L’Afrique dans l’Eglise : Le souci d’inculturation
Selon le premier jésuite camerounais, la traite représente l’annihilation anthropologique de l’Africain, c’est-à-dire la réduction de l’humanité africaine au rien. La colonisation, quant à elle, constitue le moment de sa paupérisation anthropologique, c’est-à-dire le moment où l’Africain est rendu pauvre, non pas d’abord matériellement, mais dans la racine de son humanité. Dès lors, deux questions fondamentales et réciproques traceront les sillons de sa réflexion : « L’Afrique en devenant chrétienne prolonge-t-telle son expérience religieuse pour son accomplissement historique et son propre dépassement ? Le christianisme, en devenant africain, continue-t-il aussi sa propre expérience religieuse pour son accomplissement historique et son propre dépassement ? ».
Une théologie inculturée
Les réponses du théologien camerounais partent d’une mise au point sans équivoque : « D’animisme, les religions traditionnelles africaines ont fini par être reconnues comme pratiques égales à d’autres religions tant et si bien que l’affirmation du monothéisme y est ferme ». Le Père jésuite Yvon Elenga qui souligne cet aspect fait également remarquer que « le monothéisme négro-africain est antérieur à la Bible et au Coran. Tous les témoignages anciens, ceux de la Grèce depuis Homère et les légendes de Moïse sont unanimes sur ce point ».

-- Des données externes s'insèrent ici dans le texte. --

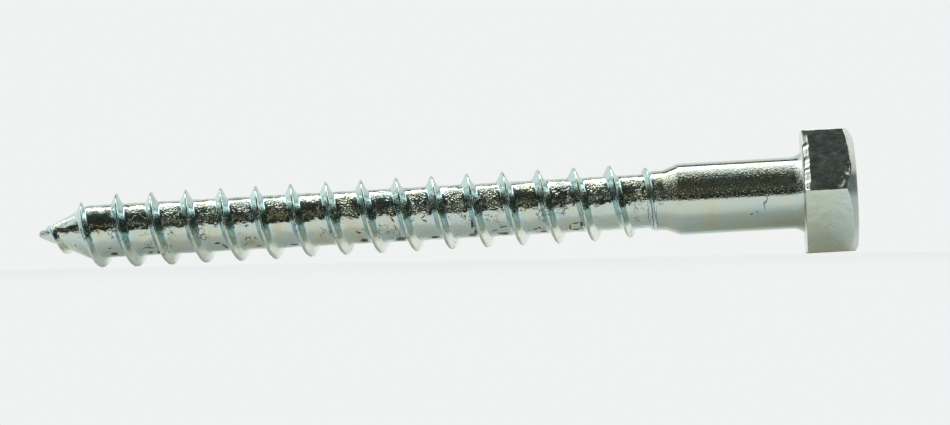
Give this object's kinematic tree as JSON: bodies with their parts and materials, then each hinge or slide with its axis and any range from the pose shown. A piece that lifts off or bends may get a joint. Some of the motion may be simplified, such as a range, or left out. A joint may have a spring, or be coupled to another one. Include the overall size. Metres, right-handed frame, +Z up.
{
  "type": "lag screw",
  "caption": "Hexagon-head lag screw with plain shank, stepped neck, coarse right-hand wood thread and gimlet point, zinc plated",
  "frame": {"origin": "centre of the bounding box in X and Y, on the surface that the screw lies on", "axes": "+X runs along the screw from tip to head and level with the table, +Z up, and +Y across the head's corners; the screw's own axis dips towards the tip by 1.93 degrees, as it rests"},
  "size_m": [0.1068, 0.018, 0.0158],
  "materials": {
    "zinc_plated_steel": "bright zinc plate, slightly blue and yellow, over rolled steel"
  },
  "bodies": {
    "root": {"lag_screw": "zinc_plated_steel"}
  },
  "joints": []
}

Ainsi, pour le Père Mveng, le patrimoine africain constitue à la fois une ouverture et une présence effective vers la rencontre « de possibilités d’accueil de l’Evangile ». Selon lui, évangéliser l’Afrique, « c’est permettre à Dieu de nous parler dans notre langue, c’est nous permettre aussi de lui répondre ». Dans ce sens, la Bible n’est rien d’autre que la parole de Dieu s’adressant aux Africains dans leur situation concrète comme ce fut le cas pour les Romains, les Grecs, les peuples du Moyen Âge et ceux des temps modernes. La conclusion de l’auteur est simple : « Le christianisme en terre africaine doit tenir compte de toutes les valeurs culturelles et traditionnelles qui composent son substrat spirituel ».
Devoir de mémoire
Du père Mveng, l’on retiendra également sa contribution à la rédaction du texte « Personnalité africaine et catholicisme », une réflexion élaborée à l’occasion du Concile Vatican II. La postérité se souviendra également qu’il a été l’une des premières voix à évoquer la nécessité d’un concile africain, rendu effectif, en 1994, avec le Synode sur l’Afrique. Du point de vue de l’art et de la spiritualité, on fera mémoire du chemin de croix, écrit et dessiné par l’auteur lui-même, intitulé « Si quelqu’un ». Les dessins s’inspirent directement de l’art traditionnel africain, spécialement de l’art Bamoun, peuple des montagnes de l’ouest camerounais. Tous les visages sont des masques simplifiés : le masque, traditionnellement, désigne une fonction. Pour ne citer qu’un exemple, le Christ porte le masque qui est au centre de toutes les expressions et de tous les symboles. « Il est bichrome, rouge et noir. Il porte en guise de couronne d'épines, un bonnet de fibres et de piquants, qui lui colle sur la tête. Il a les yeux baissés, pour signifier que la dimension intérieure de sa Passion dépasse tout ce que l'on peut voir, et ce recueillement symbolise le don libre et total qu'il fait de sa vie ».
Le début d’une vie jésuite : Suivre le chemin du pèlerin
Figure de proue de la théologie africaine, Engelbert Mveng est né le 9 mai 1930 à Enam-Nkal dans le sud du Cameroun. Il intègre le petit séminaire d’Akono en 1944 et y passe 5 ans. Après une année d’études au grand-séminaire de Yaoundé, il y est admis comme stagiaire et enseigne le latin et le grec. Désireux de s'engager dans la vie religieuse, E. Mveng veut d’abord se faire trappiste. Mais il en est dissuadé par Mgr Graffin, qui l’informe de la présence des jésuites au Congo belge. Comme Ignace de Loyola, le jeune camerounais commence alors son « chemin de pèlerin » et se rend, en 1951, au Noviciat jésuite de Djuma, dans le diocèse de Kikwit en République démocratique du Congo.
C’est le début de son aventure sous l’étendard du souverain Capitaine qui se solde, malheureusement, par une mort dont les circonstances n’ont pas encore été élucidées.